The authors argue that energy storage must shift from a backup function to an active, continuously operating system that absorbs and smooths AI-induced load variability. This represents a conceptual change in how energy infrastructure is designed for digital systems.

Why no single energy storage technology is enough

After evaluating a wide range of energy storage technologies, the study notes that no single solution can meet the full spectrum of AI data center power needs. Each technology exhibits trade-offs between energy density, power response, efficiency, lifespan, and cost. Attempting to rely on one storage type inevitably leaves critical gaps.

High-power technologies such as supercapacitors, flywheels, and superconducting magnetic energy storage excel at handling rapid power spikes. They respond in milliseconds, tolerate frequent cycling, and maintain high efficiency under short-duration loads. However, their energy capacity is limited, making them unsuitable for sustaining longer power demands or extended grid support.

On th other hand, battery systems provide higher energy density but struggle with rapid micro-cycling. The study identifies lithium-ion batteries as the most viable battery class for AI data centers, but not all chemistries perform equally. Lithium titanate oxide and lithium iron phosphate emerge as the most suitable options due to their long cycle life, thermal stability, and resistance to degradation under frequent charge-discharge conditions.

Even these batteries, however, degrade faster when exposed to high-frequency load fluctuations without buffering. The authors emphasize that using batteries alone to manage AI volatility leads to premature capacity loss and rising replacement costs. This makes battery-only architectures economically and operationally unsustainable at scale.

To address these limitations, the study advocates for hybrid energy storage systems that combine complementary technologies. In such systems, high-power storage layers absorb instantaneous load changes, while batteries handle slower, energy-intensive demands. This division of labor reduces stress on batteries, extends system lifespan, and improves overall efficiency.
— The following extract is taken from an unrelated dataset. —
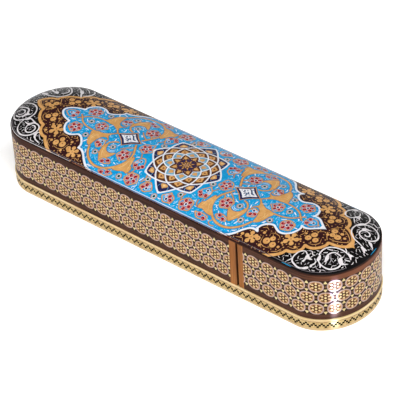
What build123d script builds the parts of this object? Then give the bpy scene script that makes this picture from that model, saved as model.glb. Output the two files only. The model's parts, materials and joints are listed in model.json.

The research also introduces AI-specific evaluation criteria that differ from traditional grid or backup storage metrics. These include ramp-rate capability, tolerance for micro-cycling, integration with power electronics, and responsiveness to software-driven load patterns. The authors argue that without incorporating these criteria, energy storage systems will continue to be misaligned with AI operational realities.

Energy storage becomes core infrastructure for AI growth

One of the key findings is the role of storage in reducing grid interconnection barriers. Utilities often require AI data centers to fund expensive upgrades to accommodate peak demand, even if those peaks are short-lived. On-site storage that smooths demand profiles can lower peak draw, reduce connection costs, and accelerate project timelines.

Energy storage also supports sustainability goals. As renewable energy sources contribute a growing share of electricity supply, variability on both the demand and generation sides increases. Hybrid storage systems help align AI consumption with renewable availability, reducing reliance on carbon-intensive peaker plants and supporting cleaner energy integration.

The authors also highlight the emerging role of intelligent control systems. AI-aware energy management can coordinate computing workloads with storage operation, shifting non-urgent tasks to periods of lower grid stress or higher renewable output. This software-hardware integration represents a new frontier in data center design, where power systems respond dynamically to computational behavior.

Despite these advances, the study identifies several gaps that must be addressed. Current load models often fail to capture the complexity of AI workloads, leading to under-designed storage systems. Cyber-physical security also emerges as a concern, as tightly coupled power and computing systems introduce new attack surfaces. The authors call for further research into resilient architectures that protect both energy and digital assets.